Even scientists are only human, and their biases mar the system used by the National Institutes of Health to evaluate grant proposals, according to an analysis by a researcher at the University of Texas’ M.D. Anderson Cancer Center.
The article, by Valen E. Johnson, a professor of biostatistics, appeared July 29 in the Proceedings of the National Academy of Sciences. It comes as the NIH plans changes in the way it does peer review (The Chronicle, June 9).
But the new analysis makes recommendations that may not be achieved by the proposed changes.
Mr. Johnson evaluated data from reviews of nearly 19,000 proposals that the NIH received in 2005. The reviews were performed by 14,000 individuals. Following standard procedure, each grant proposal was read by a few people on a committee. Then, after discussion among the full group, known as a study section, it received scores from all of the members. The scores were used to determine which proposals received funds.

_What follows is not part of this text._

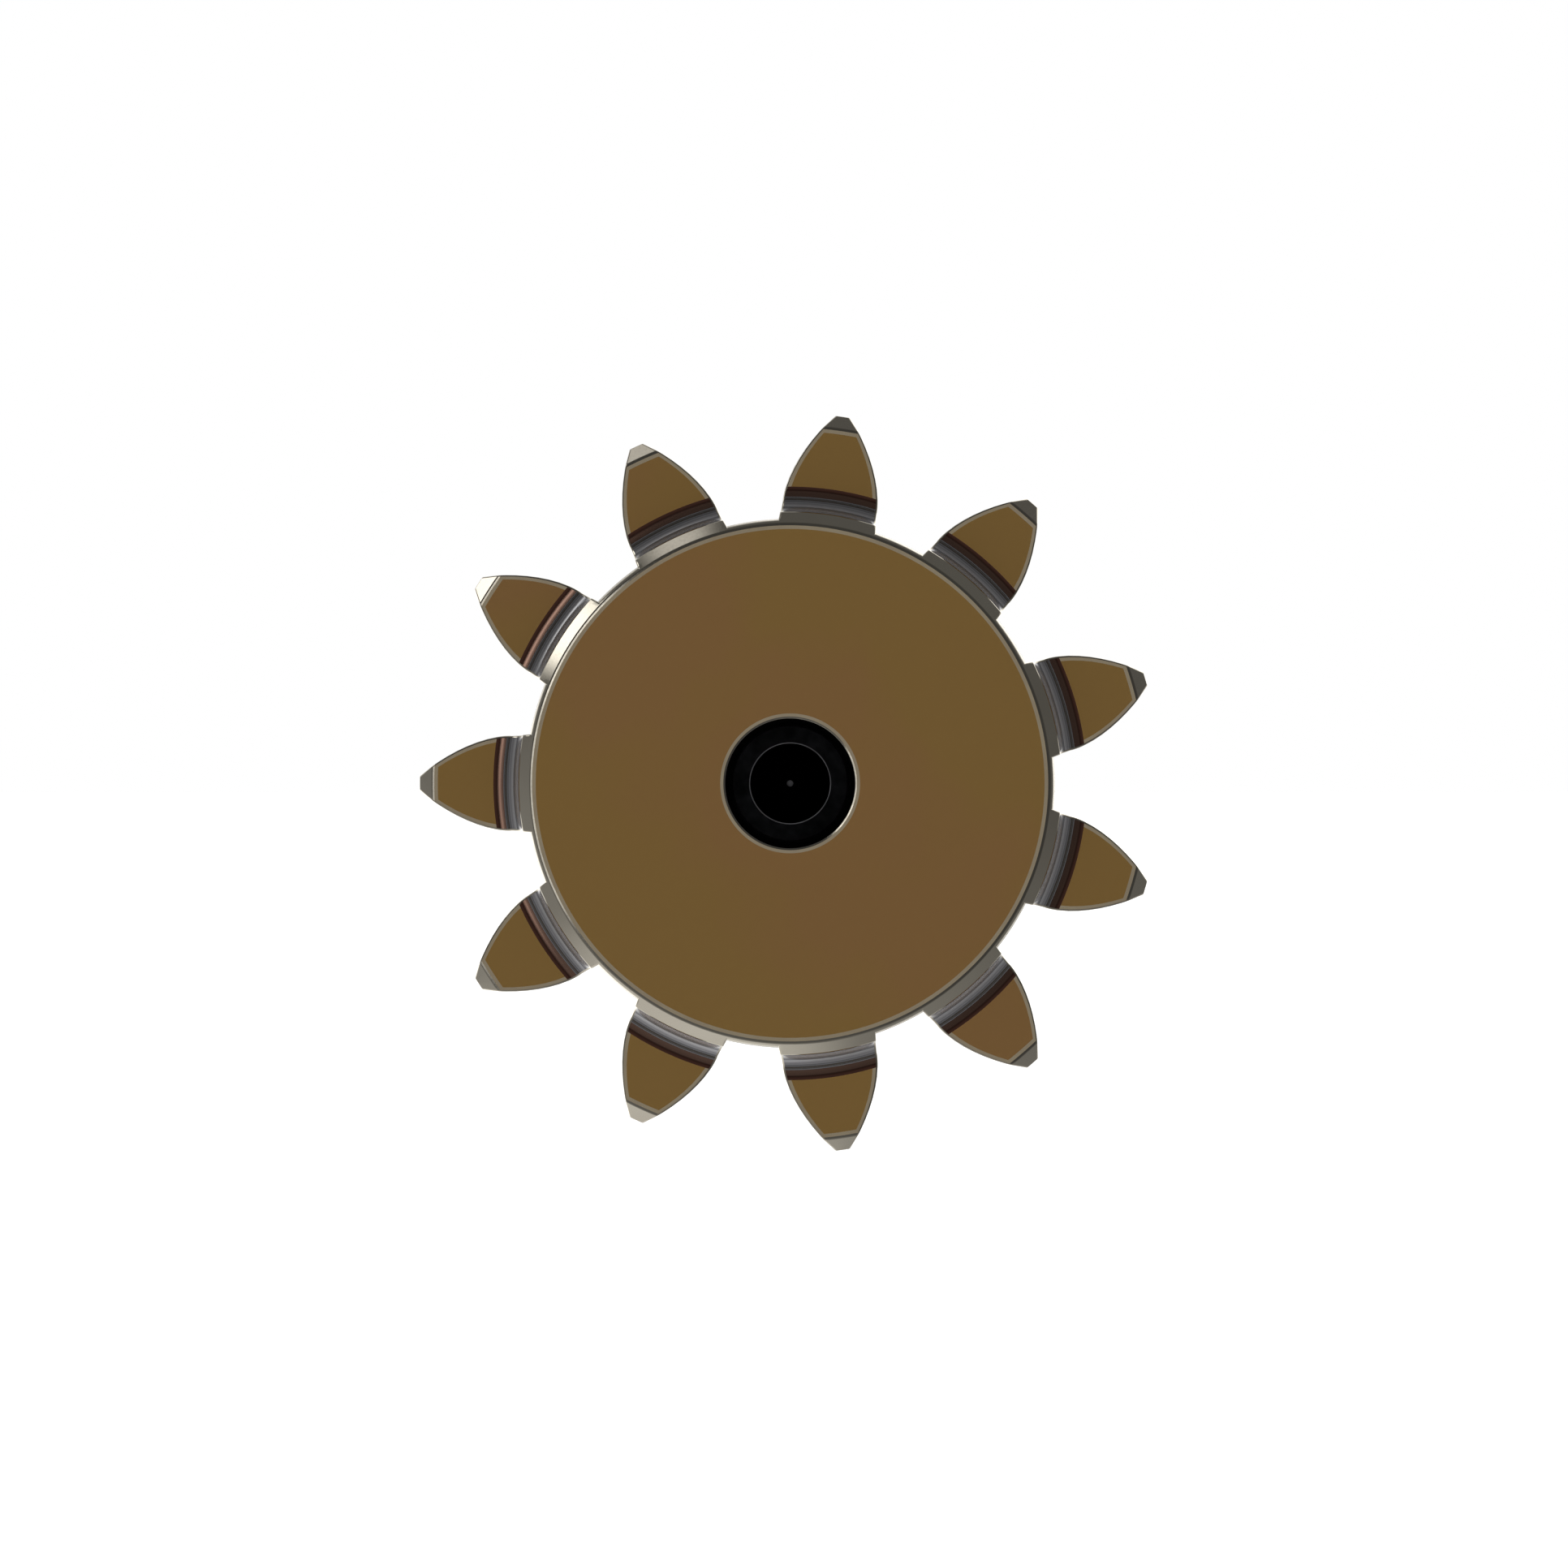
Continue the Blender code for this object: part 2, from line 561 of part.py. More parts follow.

Mr. Johnson found that the biases of those few actual readers can influence the votes of other members. If the readers tended to give scores more favorable than those of the other reviewers, then the proposals they read were more likely to receive grants, he reported. Correcting for those individual tendencies would change one-fifth to one-fourth of the decisions about which proposals receive financing.
The influence of bias was most severe, Mr. Johnson said, for proposals that received scores near the line separating those that received funds from those that did not.
He suggested that for proposals near that border, reviewers should take into account the dollar amount requested, and reject the more expensive ones. “If they did that,” he said, “they could fund more proposals than they do now.” Such a step would also encourage researchers to request less money, he argued, thereby increasing further the number of grants the NIH could provide.
Antonio Scarpa, director of the NIH’s Center for Scientific Review, which runs the review process for 70 percent of the agency’s grant applications, said Mr. Johnson’s analysis provided good ideas but “is not a silver bullet.” He objected to the idea of considering the amount of money requested, because some studies, like clinical trials, are intrinsically expensive.
Mr. Scarpa said one of the proposed changes, to have each study section rank the various applications, could take care of some of Mr. Johnson’s concerns, since direct comparisons between borderline applications could help the stronger ones prevail.